▶ **Task details**
All of the data must be printed exactly; please include every line.

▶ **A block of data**
----

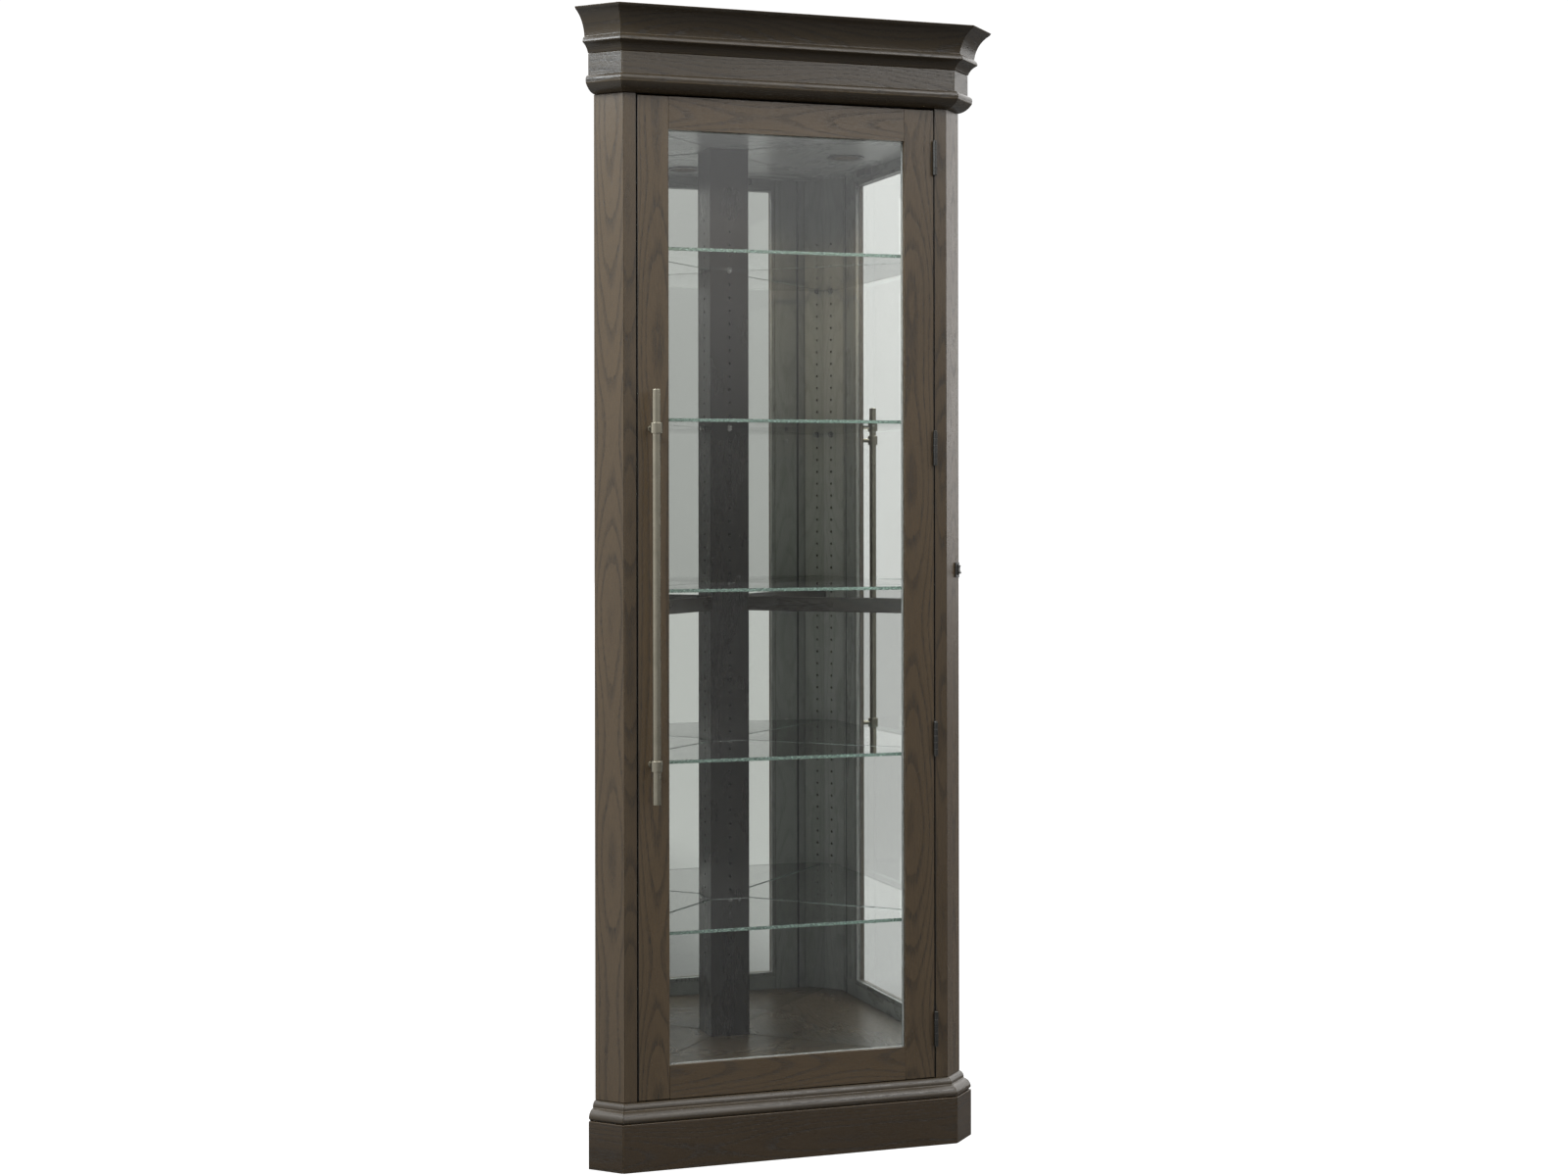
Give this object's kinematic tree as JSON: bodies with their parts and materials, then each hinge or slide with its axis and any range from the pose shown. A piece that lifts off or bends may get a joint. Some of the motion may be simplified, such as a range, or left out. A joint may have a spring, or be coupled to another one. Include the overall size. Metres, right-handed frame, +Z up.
{
  "type": "corner curio cabinet",
  "caption": "Corner display cabinet with a hinged glazed door, canted sides, mirrored back walls, glass shelves and a moulded crown and base.",
  "frame": {"origin": "middle of the bounding box in X and Y, on the floor", "axes": "+Z up; the door faces -Y; +X is the hinge side, to the right of someone facing the door"},
  "size_m": [0.778, 0.425, 2],
  "materials": {
    "case_wood": "stained open-grain oak under a satin lacquer",
    "base_wood": "the same stain, darker, satin",
    "inner_wood": "dark stain inside the case, low sheen",
    "hardboard": "bare brown hardboard",
    "mirror": "silvered float glass",
    "shelf_glass": "clear float glass, green at the edges",
    "door_glass": "clear float glass",
    "handle_metal": "aged pewter-coloured plating, brushed",
    "hinge_metal": "oil-rubbed bronze",
    "strike_steel": "zinc plated",
    "black_plastic": "moulded, matt",
    "light_shell": "satin",
    "light_lens": "frosted"
  },
  "bodies": {
    "cabinet": {"back_panel_left": "hardboard", "back_panel_right": "hardboard", "back_post": "inner_wood", "base_moulding_front": "case_wood", "base_moulding_left": "case_wood", "base_moulding_right": "case_wood", "bottom_deck": "inner_wood", "ceiling_panel": "inner_wood", "crown_front": "case_wood", "crown_left": "case_wood", "crown_right": "case_wood", "face_stile_left": "case_wood", "face_stile_right": "case_wood", "frieze_front": "case_wood", "frieze_left": "case_wood", "frieze_right": "case_wood", "glass_shelf_1": "shelf_glass", "glass_shelf_2": "shelf_glass", "glass_shelf_3": "shelf_glass", "glass_shelf_4": "shelf_glass", "glass_shelf_5": "shelf_glass", "hinge_1_frame_leaf": "hinge_metal", "hinge_1_pin": "hinge_metal", "hinge_2_frame_leaf": "hinge_metal", "hinge_2_pin": "hinge_metal", "hinge_3_frame_leaf": "hinge_metal", "hinge_3_pin": "hinge_metal", "hinge_4_frame_leaf": "hinge_metal", "hinge_4_pin": "hinge_metal", "light_housing": "light_shell", "light_lens": "light_lens", "magnetic_catch": "black_plastic", "mid_rail_left": "inner_wood", "mid_rail_right": "inner_wood", "mirror_lower_left": "mirror", "mirror_lower_right": "mirror", "mirror_upper_left": "mirror", "mirror_upper_right": "mirror", "plinth_front": "base_wood", "plinth_left": "base_wood", "plinth_right": "base_wood", "side_panel_left": "case_wood", "side_panel_right": "case_wood", "switch_housing": "black_plastic", "top_panel": "inner_wood"},
    "door": {"door_glass": "door_glass", "door_rail_bottom": "case_wood", "door_rail_top": "case_wood", "door_stile_left": "case_wood", "door_stile_right": "case_wood", "glazing_bead": "case_wood", "handle_bar": "handle_metal", "handle_post_lower": "handle_metal", "handle_post_upper": "handle_metal", "hinge_1_door_leaf": "hinge_metal", "hinge_2_door_leaf": "hinge_metal", "hinge_3_door_leaf": "hinge_metal", "hinge_4_door_leaf": "hinge_metal", "strike_plate": "strike_steel"},
    "rocker": {"switch_rocker": "black_plastic"}
  },
  "joints": [
    {"name": "door_hinge", "type": "hinge", "parent": "cabinet", "child": "door", "pos_m": [0.2777, -0.15222, 0.98595], "axis": [0, 0, 1], "range_deg": [0, 120]},
    {"name": "light_rocker", "type": "hinge", "parent": "cabinet", "child": "rocker", "pos_m": [0.33332, -0.11307, 1.0275], "axis": [0.7071, 0.7071, 0], "range_deg": [0, 14]}
  ]
}
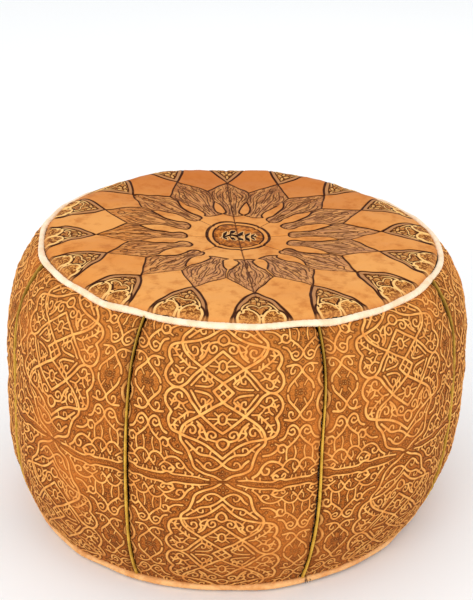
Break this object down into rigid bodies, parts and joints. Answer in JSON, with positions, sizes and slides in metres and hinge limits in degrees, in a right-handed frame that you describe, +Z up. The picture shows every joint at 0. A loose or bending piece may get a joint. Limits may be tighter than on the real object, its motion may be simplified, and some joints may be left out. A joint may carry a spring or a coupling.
{
  "type": "round leather pouf",
  "caption": "Low round stuffed floor seat: tooled leather top panels and embossed leather side panels sewn with welts and piping, zip closure underneath.",
  "frame": {"origin": "on the floor, under the centre of the pouf", "axes": "+Z up, -Y towards the front, zip along X, closing towards +X"},
  "size_m": [0.5, 0.5, 0.312],
  "materials": {
    "top_leather": "natural tan leather, tooled with dark lines, light wax sheen",
    "side_leather": "embossed brown leather with lighter raised lines, antiqued",
    "welt_leather": "olive yellow dyed leather strip, satin",
    "piping_leather": "cream undyed leather, satin",
    "bottom_leather": "plain brown split leather, matt",
    "cotton_cord": "undyed twisted cotton cord",
    "zip_tape": "dark brown woven polyester tape",
    "zip_coil": "dark brown nylon coil",
    "zip_metal": "antique brass plating",
    "bag_cotton": "plain weave undyed cotton",
    "filling_fabric": "loose shredded cotton"
  },
  "bodies": {
    "cover": {"top_panel_1": "top_leather", "top_panel_2": "top_leather", "top_panel_3": "top_leather", "top_panel_4": "top_leather", "top_panel_5": "top_leather", "top_panel_6": "top_leather", "top_panel_7": "top_leather", "top_panel_8": "top_leather", "side_panel_1": "side_leather", "side_panel_2": "side_leather", "side_panel_3": "side_leather", "side_panel_4": "side_leather", "side_panel_5": "side_leather", "side_panel_6": "side_leather", "side_panel_7": "side_leather", "side_panel_8": "side_leather", "seam_welt_1": "welt_leather", "seam_welt_2": "welt_leather", "seam_welt_3": "welt_leather", "seam_welt_4": "welt_leather", "seam_welt_5": "welt_leather", "seam_welt_6": "welt_leather", "seam_welt_7": "welt_leather", "seam_welt_8": "welt_leather", "top_piping": "piping_leather", "bottom_piping": "piping_leather", "top_piping_cord": "cotton_cord", "bottom_piping_cord": "cotton_cord", "bottom_panel_front": "bottom_leather", "bottom_panel_back": "bottom_leather", "zip_tape_front": "zip_tape", "zip_tape_back": "zip_tape", "zip_coil_front": "zip_coil", "zip_coil_back": "zip_coil", "zip_top_stop": "zip_metal", "zip_bottom_stop": "zip_metal", "inner_bag": "bag_cotton", "filling": "filling_fabric"},
    "zip_slider": {"zip_slider": "zip_metal"},
    "zip_pull": {"zip_pull": "zip_metal"}
  },
  "joints": [
    {"name": "zip_slide", "type": "slide", "parent": "cover", "child": "zip_slider", "axis": [-1, 0, 0], "range_m": [0, 0.26]},
    {"name": "pull_hinge", "type": "hinge", "parent": "zip_slider", "child": "zip_pull", "pos_m": [0.13, 0, 0.00155], "axis": [0, -1, 0], "range_deg": [0, 175]}
  ]
}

----

▶ **Output**
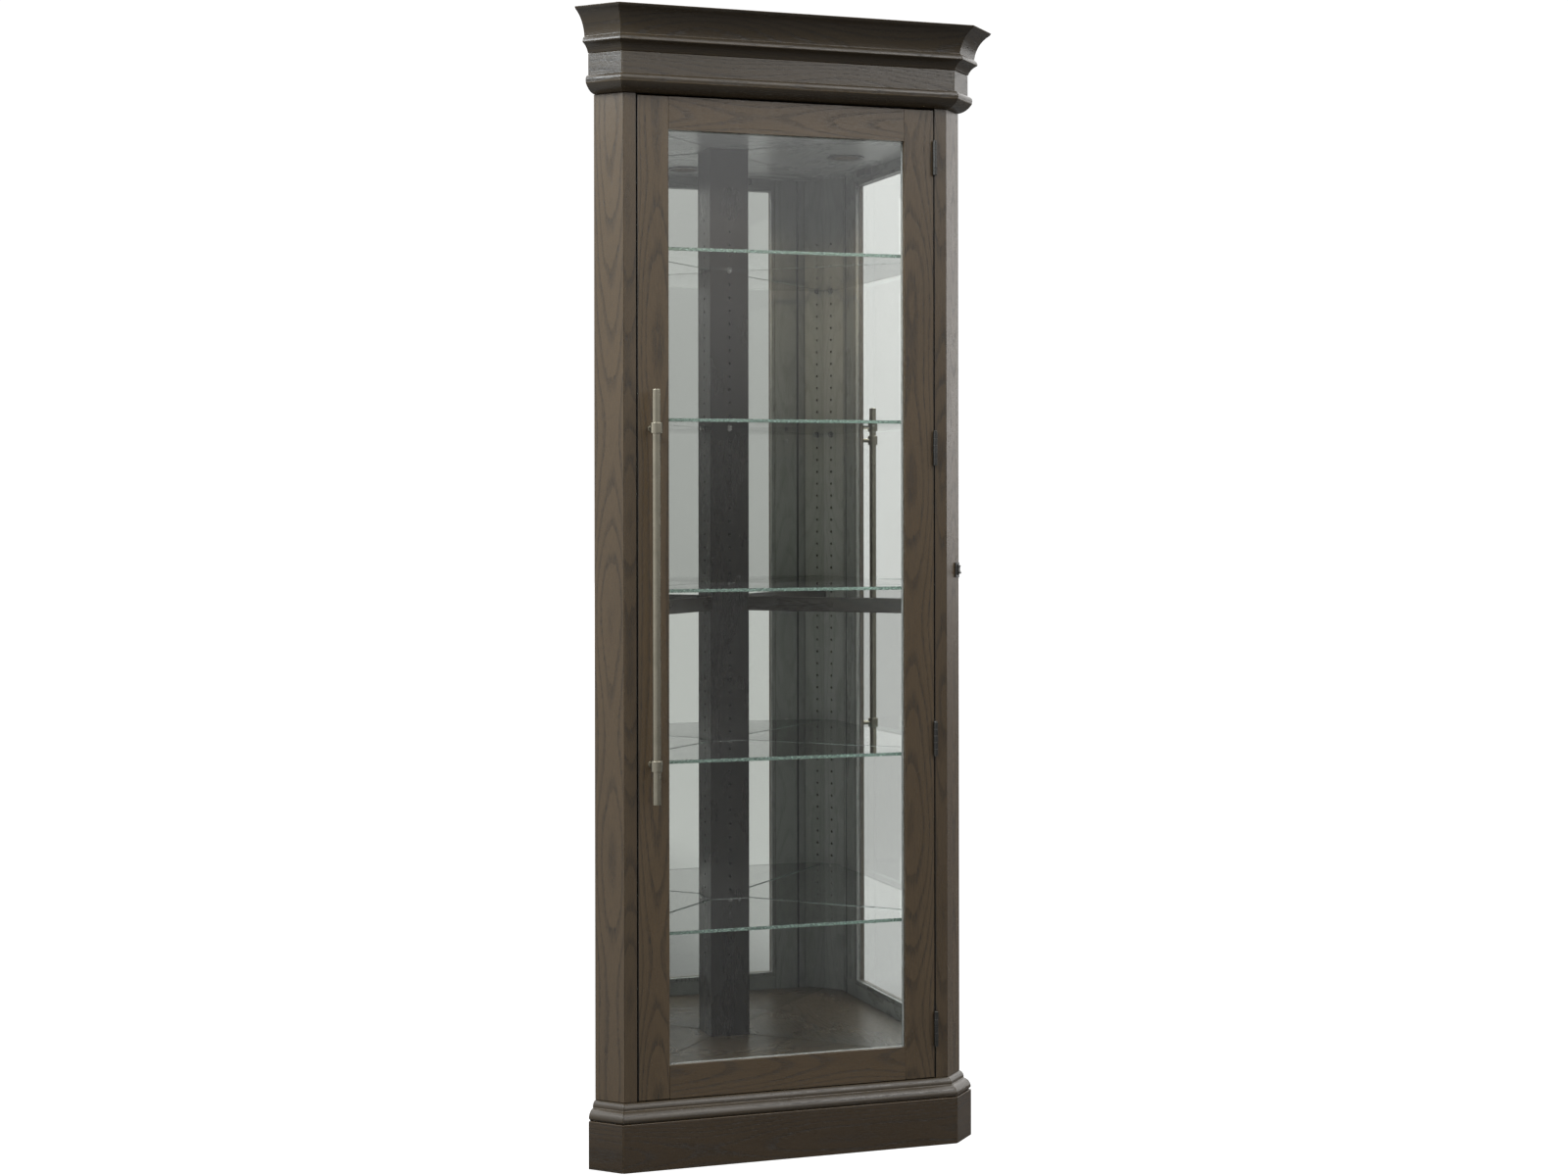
Give this object's kinematic tree as JSON: bodies with their parts and materials, then each hinge or slide with its axis and any range from the pose shown. A piece that lifts off or bends may get a joint. Some of the motion may be simplified, such as a range, or left out. A joint may have a spring, or be coupled to another one. Include the overall size. Metres, right-handed frame, +Z up.
{
  "type": "corner curio cabinet",
  "caption": "Corner display cabinet with a hinged glazed door, canted sides, mirrored back walls, glass shelves and a moulded crown and base.",
  "frame": {"origin": "middle of the bounding box in X and Y, on the floor", "axes": "+Z up; the door faces -Y; +X is the hinge side, to the right of someone facing the door"},
  "size_m": [0.778, 0.425, 2],
  "materials": {
    "case_wood": "stained open-grain oak under a satin lacquer",
    "base_wood": "the same stain, darker, satin",
    "inner_wood": "dark stain inside the case, low sheen",
    "hardboard": "bare brown hardboard",
    "mirror": "silvered float glass",
    "shelf_glass": "clear float glass, green at the edges",
    "door_glass": "clear float glass",
    "handle_metal": "aged pewter-coloured plating, brushed",
    "hinge_metal": "oil-rubbed bronze",
    "strike_steel": "zinc plated",
    "black_plastic": "moulded, matt",
    "light_shell": "satin",
    "light_lens": "frosted"
  },
  "bodies": {
    "cabinet": {"back_panel_left": "hardboard", "back_panel_right": "hardboard", "back_post": "inner_wood", "base_moulding_front": "case_wood", "base_moulding_left": "case_wood", "base_moulding_right": "case_wood", "bottom_deck": "inner_wood", "ceiling_panel": "inner_wood", "crown_front": "case_wood", "crown_left": "case_wood", "crown_right": "case_wood", "face_stile_left": "case_wood", "face_stile_right": "case_wood", "frieze_front": "case_wood", "frieze_left": "case_wood", "frieze_right": "case_wood", "glass_shelf_1": "shelf_glass", "glass_shelf_2": "shelf_glass", "glass_shelf_3": "shelf_glass", "glass_shelf_4": "shelf_glass", "glass_shelf_5": "shelf_glass", "hinge_1_frame_leaf": "hinge_metal", "hinge_1_pin": "hinge_metal", "hinge_2_frame_leaf": "hinge_metal", "hinge_2_pin": "hinge_metal", "hinge_3_frame_leaf": "hinge_metal", "hinge_3_pin": "hinge_metal", "hinge_4_frame_leaf": "hinge_metal", "hinge_4_pin": "hinge_metal", "light_housing": "light_shell", "light_lens": "light_lens", "magnetic_catch": "black_plastic", "mid_rail_left": "inner_wood", "mid_rail_right": "inner_wood", "mirror_lower_left": "mirror", "mirror_lower_right": "mirror", "mirror_upper_left": "mirror", "mirror_upper_right": "mirror", "plinth_front": "base_wood", "plinth_left": "base_wood", "plinth_right": "base_wood", "side_panel_left": "case_wood", "side_panel_right": "case_wood", "switch_housing": "black_plastic", "top_panel": "inner_wood"},
    "door": {"door_glass": "door_glass", "door_rail_bottom": "case_wood", "door_rail_top": "case_wood", "door_stile_left": "case_wood", "door_stile_right": "case_wood", "glazing_bead": "case_wood", "handle_bar": "handle_metal", "handle_post_lower": "handle_metal", "handle_post_upper": "handle_metal", "hinge_1_door_leaf": "hinge_metal", "hinge_2_door_leaf": "hinge_metal", "hinge_3_door_leaf": "hinge_metal", "hinge_4_door_leaf": "hinge_metal", "strike_plate": "strike_steel"},
    "rocker": {"switch_rocker": "black_plastic"}
  },
  "joints": [
    {"name": "door_hinge", "type": "hinge", "parent": "cabinet", "child": "door", "pos_m": [0.2777, -0.15222, 0.98595], "axis": [0, 0, 1], "range_deg": [0, 120]},
    {"name": "light_rocker", "type": "hinge", "parent": "cabinet", "child": "rocker", "pos_m": [0.33332, -0.11307, 1.0275], "axis": [0.7071, 0.7071, 0], "range_deg": [0, 14]}
  ]
}
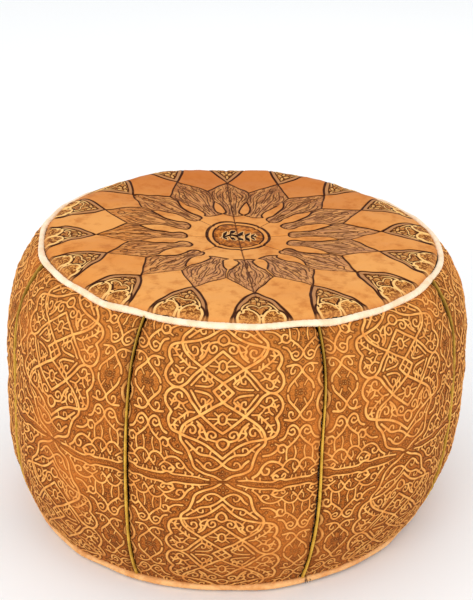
Break this object down into rigid bodies, parts and joints. Answer in JSON, with positions, sizes and slides in metres and hinge limits in degrees, in a right-handed frame that you describe, +Z up. The picture shows every joint at 0. A loose or bending piece may get a joint. Limits may be tighter than on the real object, its motion may be simplified, and some joints may be left out. A joint may carry a spring or a coupling.
{
  "type": "round leather pouf",
  "caption": "Low round stuffed floor seat: tooled leather top panels and embossed leather side panels sewn with welts and piping, zip closure underneath.",
  "frame": {"origin": "on the floor, under the centre of the pouf", "axes": "+Z up, -Y towards the front, zip along X, closing towards +X"},
  "size_m": [0.5, 0.5, 0.312],
  "materials": {
    "top_leather": "natural tan leather, tooled with dark lines, light wax sheen",
    "side_leather": "embossed brown leather with lighter raised lines, antiqued",
    "welt_leather": "olive yellow dyed leather strip, satin",
    "piping_leather": "cream undyed leather, satin",
    "bottom_leather": "plain brown split leather, matt",
    "cotton_cord": "undyed twisted cotton cord",
    "zip_tape": "dark brown woven polyester tape",
    "zip_coil": "dark brown nylon coil",
    "zip_metal": "antique brass plating",
    "bag_cotton": "plain weave undyed cotton",
    "filling_fabric": "loose shredded cotton"
  },
  "bodies": {
    "cover": {"top_panel_1": "top_leather", "top_panel_2": "top_leather", "top_panel_3": "top_leather", "top_panel_4": "top_leather", "top_panel_5": "top_leather", "top_panel_6": "top_leather", "top_panel_7": "top_leather", "top_panel_8": "top_leather", "side_panel_1": "side_leather", "side_panel_2": "side_leather", "side_panel_3": "side_leather", "side_panel_4": "side_leather", "side_panel_5": "side_leather", "side_panel_6": "side_leather", "side_panel_7": "side_leather", "side_panel_8": "side_leather", "seam_welt_1": "welt_leather", "seam_welt_2": "welt_leather", "seam_welt_3": "welt_leather", "seam_welt_4": "welt_leather", "seam_welt_5": "welt_leather", "seam_welt_6": "welt_leather", "seam_welt_7": "welt_leather", "seam_welt_8": "welt_leather", "top_piping": "piping_leather", "bottom_piping": "piping_leather", "top_piping_cord": "cotton_cord", "bottom_piping_cord": "cotton_cord", "bottom_panel_front": "bottom_leather", "bottom_panel_back": "bottom_leather", "zip_tape_front": "zip_tape", "zip_tape_back": "zip_tape", "zip_coil_front": "zip_coil", "zip_coil_back": "zip_coil", "zip_top_stop": "zip_metal", "zip_bottom_stop": "zip_metal", "inner_bag": "bag_cotton", "filling": "filling_fabric"},
    "zip_slider": {"zip_slider": "zip_metal"},
    "zip_pull": {"zip_pull": "zip_metal"}
  },
  "joints": [
    {"name": "zip_slide", "type": "slide", "parent": "cover", "child": "zip_slider", "axis": [-1, 0, 0], "range_m": [0, 0.26]},
    {"name": "pull_hinge", "type": "hinge", "parent": "zip_slider", "child": "zip_pull", "pos_m": [0.13, 0, 0.00155], "axis": [0, -1, 0], "range_deg": [0, 175]}
  ]
}